We can now deduce that the reason why interest rates would eventually rise, even in the absence of a price premium, is because the current rate signals there is more real capital available than actually exists. This leaves capitalists competing against each other for a much smaller pool of savings. It is this competition that eventually drives up rates near the end of the boom. This clearly shows that even if official interest rates were kept artificially low interest rates to businesses would still eventually rise.

The above reasoning leads to the conclusion that where the rate of interest has been driven down for a prolonged period the central bank will usually have to raise them significantly to halt the resulting inflationary boom. This is the main reason why interest rates rose to unprecedented levels near the end of the ‘80s boom. It was not until late 1989 that cash rates and the prime rate began to fall.

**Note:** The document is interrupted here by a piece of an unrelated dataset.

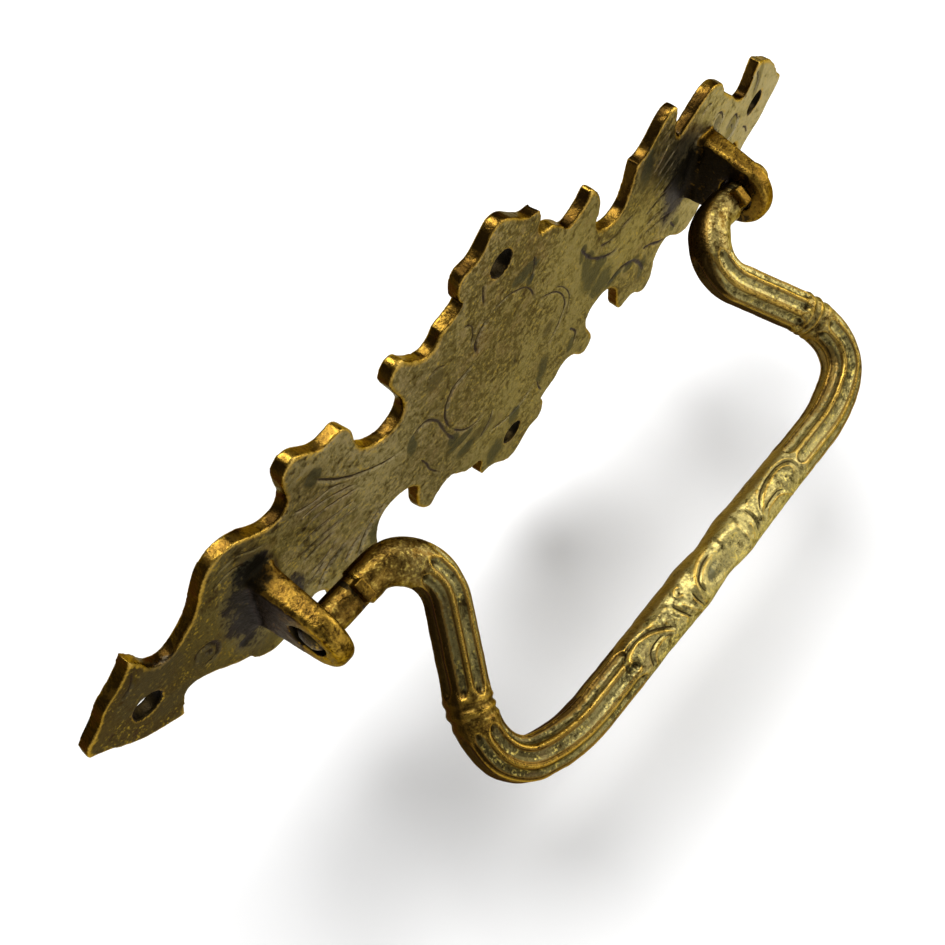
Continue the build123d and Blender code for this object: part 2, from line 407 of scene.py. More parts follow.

*In an address to the Australian Business Economists and the Economic Society Glenn Stevens — who is now Governor of the Reserve Bank of Australia — explained that in targeting the correct rate of interest they rely on Wicksell's "concept of the natural or neutral interest rate". This should frighten people because — to put it bluntly — Stevens does not know what he is talking about. (Recent Issues for the Conduct of Monetary Policy, 17 February 2004). Anyone who discusses Wicksell's "natural rate" must always bear in mind that it is based on the marginal productivity of capital as it would be in a barter economy. But it would be impossible for a uniform rate of interest to emerge in such an economy. Hence the concept is completely untenable. No wonder Australia is suffering from a severe monetary disorder.